Calkit supports defining both SLURM and PBS job schedulers as environment kinds in which to run pipeline stages.

environments:
  cluster1:
    kind: slurm # Or `pbs`
    host: cluster.myuni.edu # Optional
    default_options: # Optional
      - --gpus=1
    default_setup: # Optional
      - module purge
      - module load something/cool
  my-conda-env:
    kind: conda
    path: environment.yml

The host for a cluster scheduler environment is optional. It can be useful to define for the sake of documentation, to ensure certain pipeline stages only run on certain clusters, or to invalidate cached outputs if the host changes.

shell-script, shell-command, and command stages can run directly in slurm or pbs environments, e.g.,:

pipeline:
  stages:
    my-script:
      kind: shell-script
      environment: cluster1
      script_path: scripts/run-job.sh
      args:
        - my-case
        - --steps=1
      inputs:
        - config/simulation.txt
      outputs:
        - path: results/raw
          storage: null # If the results are too large to push to the cloud

It's also possible to use a nested environment, e.g., if you want to run a Python script in a Conda inner environment with a SLURM or PBS outer environment:

pipeline:
  stages:
    my-python-script:
      kind: python-script
      script_path: scripts/run.py
      environment: cluster1:my-conda-env # Note the `:` between env names
      inputs:
        - results/raw
      outputs:
        - results/summary.csv

In this case, Calkit will first ensure the Conda environment matches its spec and/or lock file, then run the Python script with the job scheduler.

It's generally a good idea to run the pipeline with something like tmux, but it's also okay to log off and return to rerun calkit run. Job status will be saved so they are not resubmitted. If a job has finished and the pipeline is up-to-date, it won't be rerun.
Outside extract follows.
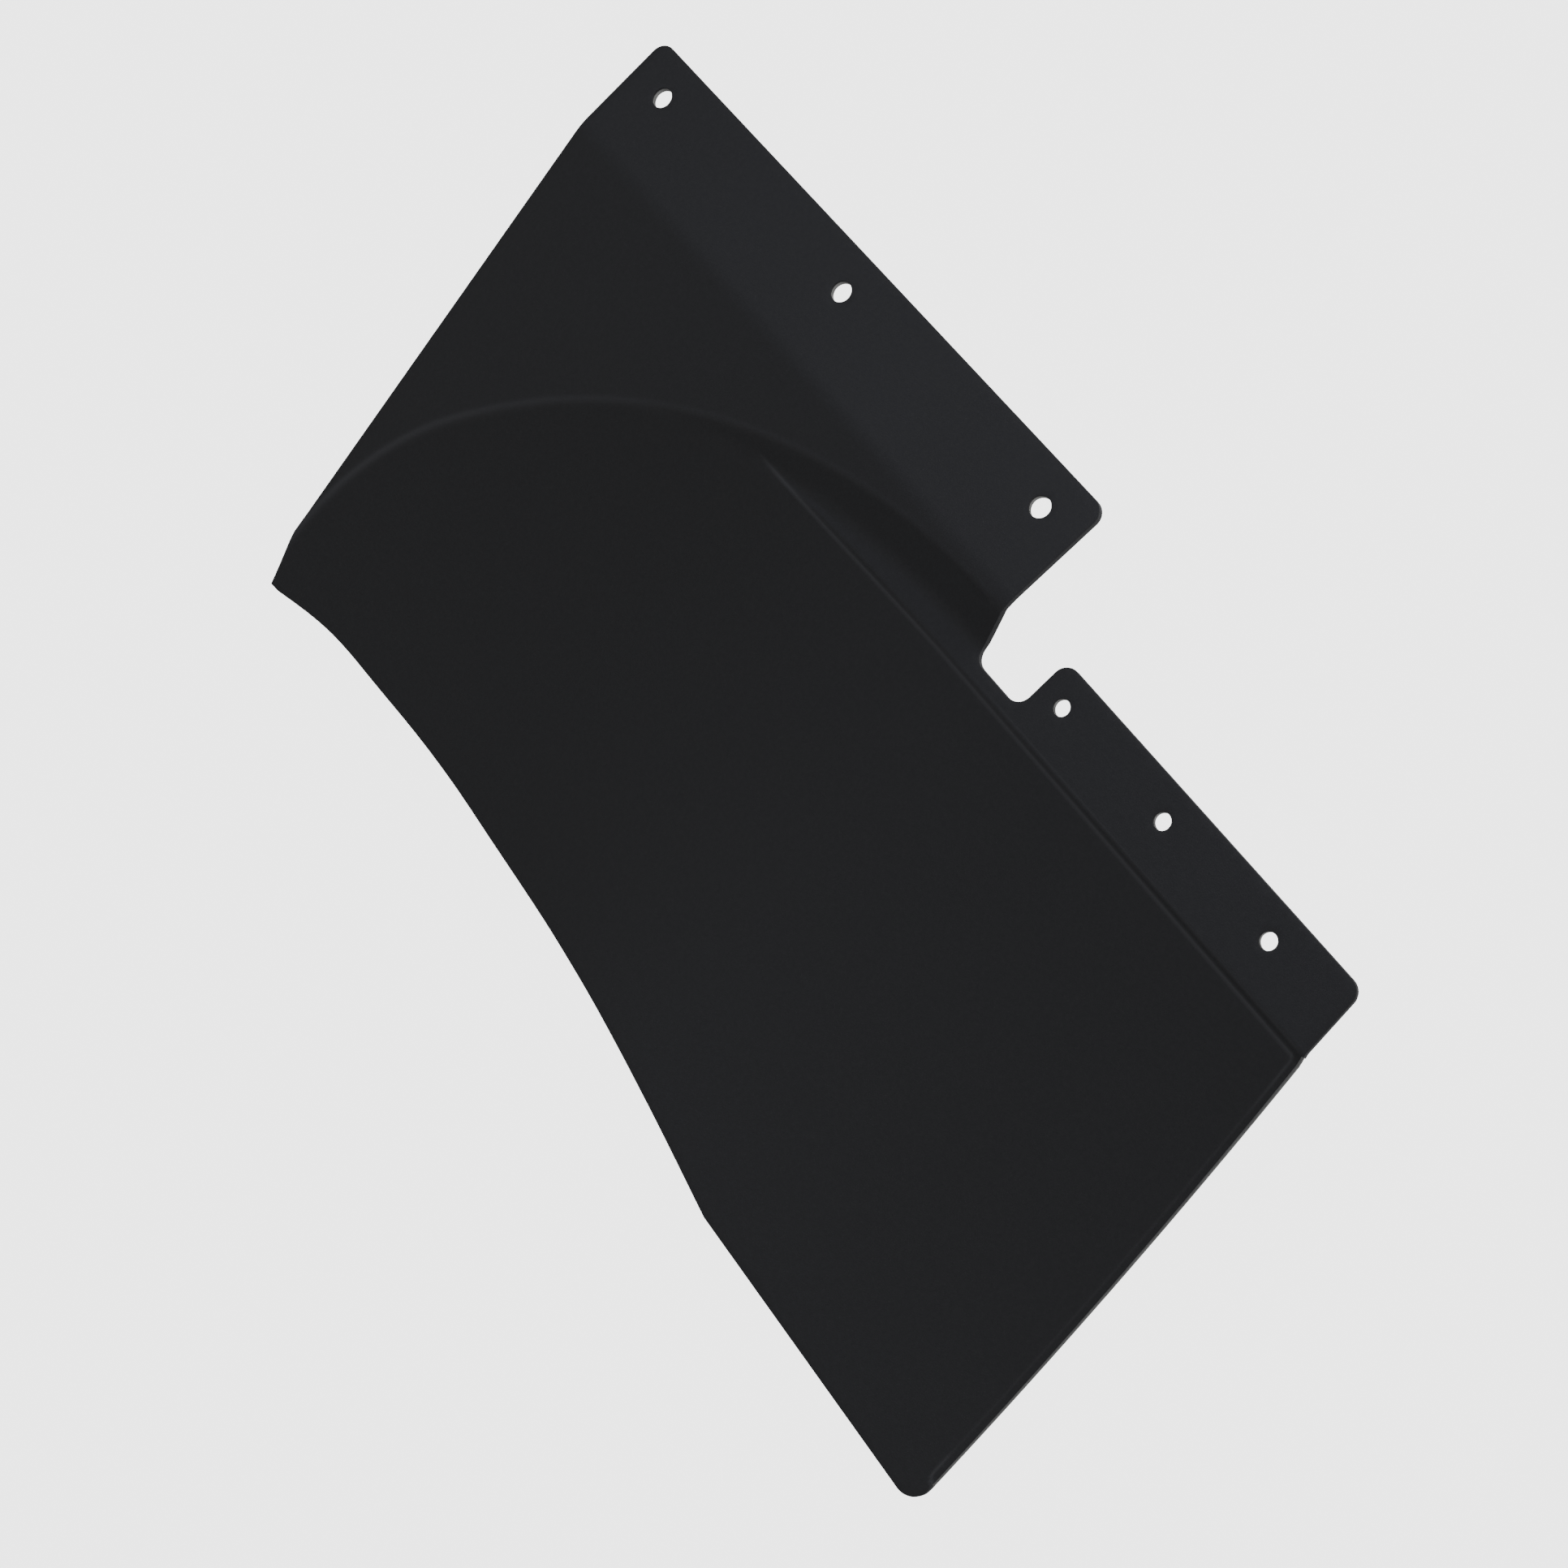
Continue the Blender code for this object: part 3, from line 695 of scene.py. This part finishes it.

On the other hand, if something failed or one of the input files has changed, you'll be able to see that with calkit status.

Options and setup

Default job options and setup commands can be defined at the environment level, and these can be ignored, replaced, or extended (via merging) for individual pipeline stages as shown in the example below.

pipeline:
  stages:
    my-python-script:
      kind: python-script
      script_path: scripts/run.py
      environment: cluster1:my-conda-env
      scheduler:
        env_default_options: replace # Default; can also be `ignore` or `merge`
        options:
          - --account=mylab
          - --gpus=2
          - --time=120
        env_default_setup: replace # Default; can also be `ignore` or `merge`
        setup:
          - module purge
          - module load something/else
      inputs:
        - results/raw
      outputs:
        - results/summary.csv

Running jobs in parallel

By default, Calkit submits scheduler jobs one at a time, waiting for each to finish before submitting the next. This keeps execution predictable for ordinary stages.

The exception is a stage that uses iterate_over to sweep over a list of values. Because each iteration is an independent job, Calkit submits them all at once and lets the cluster's own scheduler queue them according to available resources---the scheduler, not Calkit, decides how many actually run at the same time.

pipeline:
  stages:
    sweep:
      kind: shell-script
      environment: cluster1
      script_path: scripts/run-case.sh
      args:
        - "--Re={Re}"
      iterate_over:
        - arg_name: Re
          values: [1000, 2000, 4000, 8000]
      outputs:
        - results/Re-{Re}.csv

The four Re cases above are submitted together rather than back-to-back. Each iteration is still cached independently, so if one job fails you can simply rerun calkit run to pick up where it left off: the cases that succeeded are skipped and only the failed one is resubmitted. (calkit run --force re-runs every case serially instead, since it ignores the cache; just editing a script invalidates the affected cases without --force, so they still re-run concurrently.)

Monitoring

Inside a project folder, you can check on any of the current project's jobs running on the cluster with:

calkit scheduler queue

Or with the abbreviated command:

ck sch q

You can also view the job output logs with:

ck sch logs

See the --help output of each command for arguments and options.

Testing locally without a scheduler

To develop or test a scheduler-based pipeline on a machine that has no SLURM or PBS installation, set the CALKIT_MOCK_SCHEDULER environment variable. Calkit then runs each job as a regular local process---writing to the same log files and showing up in calkit scheduler queue---as if it had been submitted to a real cluster:

CALKIT_MOCK_SCHEDULER=1 calkit run

Tip

Add --dry to preview the exact commands Calkit would run before executing anything, then drop it to actually run them locally:

CALKIT_MOCK_SCHEDULER=1 calkit run --dry

Mock job state lives under .calkit/local/, which is always ignored by Git, so it never makes its way into your project history.